The Plan Agent will open an account for each common shareholder under the Plan in the same name in which such shareholder’s common shares are registered. Whenever the Fund declares a dividend or other distribution (together, a “dividend”) payable in cash, non-participants in the Plan will receive cash and participants in the Plan will receive the equivalent in common shares. The common shares will be acquired by the Plan Agent for the participants’ accounts, depending upon the circumstances described below, either (i) through receipt of additional unissued but authorized common shares from the Fund (“newly issued common shares”) or (ii) by purchase of outstanding common shares on the open market (“open-market purchases”) on the New York Stock Exchange or elsewhere.
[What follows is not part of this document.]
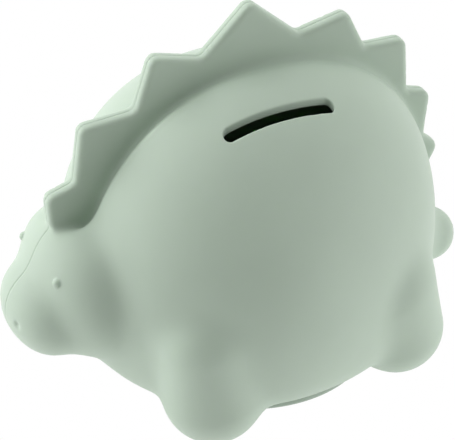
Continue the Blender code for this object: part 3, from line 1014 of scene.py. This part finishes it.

If, on the payment date for any dividend, the market price per common share plus estimated brokerage commissions is greater than the net asset value per common share (such condition being referred to herein as “market premium”), the Plan Agent will invest the dividend amount in newly issued common shares, including fractions, on behalf of the participants. The number of newly issued common shares to be credited to each participant’s account will be determined by dividing the dollar amount of the dividend by the net asset value per common share on the payment date; provided that, if the net asset value per common share is less than 95% of the market price per common share on the payment date, the dollar amount of the dividend will be divided by 95% of the market price per common share on the payment date.

If, on the payment date for any dividend, the net asset value per common share is greater than the market value per common share plus estimated brokerage commissions (such condition being referred to herein as “market discount”), the Plan Agent will invest the dividend amount in common shares acquired on behalf of the participants in open-market purchases.

In the event of a market discount on the payment date for any dividend, the Plan Agent will have until the last business day before the next date on which the common shares trade on an “ex-dividend” basis or 30 days after the payment date for such dividend, whichever is sooner (the “last purchase date”), to invest the dividend amount in common shares acquired in open-market purchases. It is contemplated that the Fund will pay monthly dividends. Therefore, the period during which open-market purchases can be made will exist only from the payment date of each dividend through the date before the next “ex-dividend” date. If, before the Plan Agent has completed its open-market purchases, the market price of a common share exceeds the net asset value per common share, the average per common share purchase price paid by the Plan Agent may exceed the net asset value of the common shares, resulting in the acquisition of fewer common shares than if the dividend had been paid in newly issued common shares on the dividend payment date. Because of the foregoing difficulty with respect to open market purchases, if the Plan Agent is unable to invest the full dividend amount in open market purchases during the purchase period or if the market discount shifts to a market premium during the purchase period, the Plan Agent may cease making open-market purchases and may invest the uninvested portion of the dividend amount in newly issued common shares at the net asset value per common share at the close of business on the last purchase date; provided that, if the net asset value per common share is less than 95% of the market price per common share on the payment date, the dollar amount of the dividend will be divided by 95% of the market price per common share on the payment date.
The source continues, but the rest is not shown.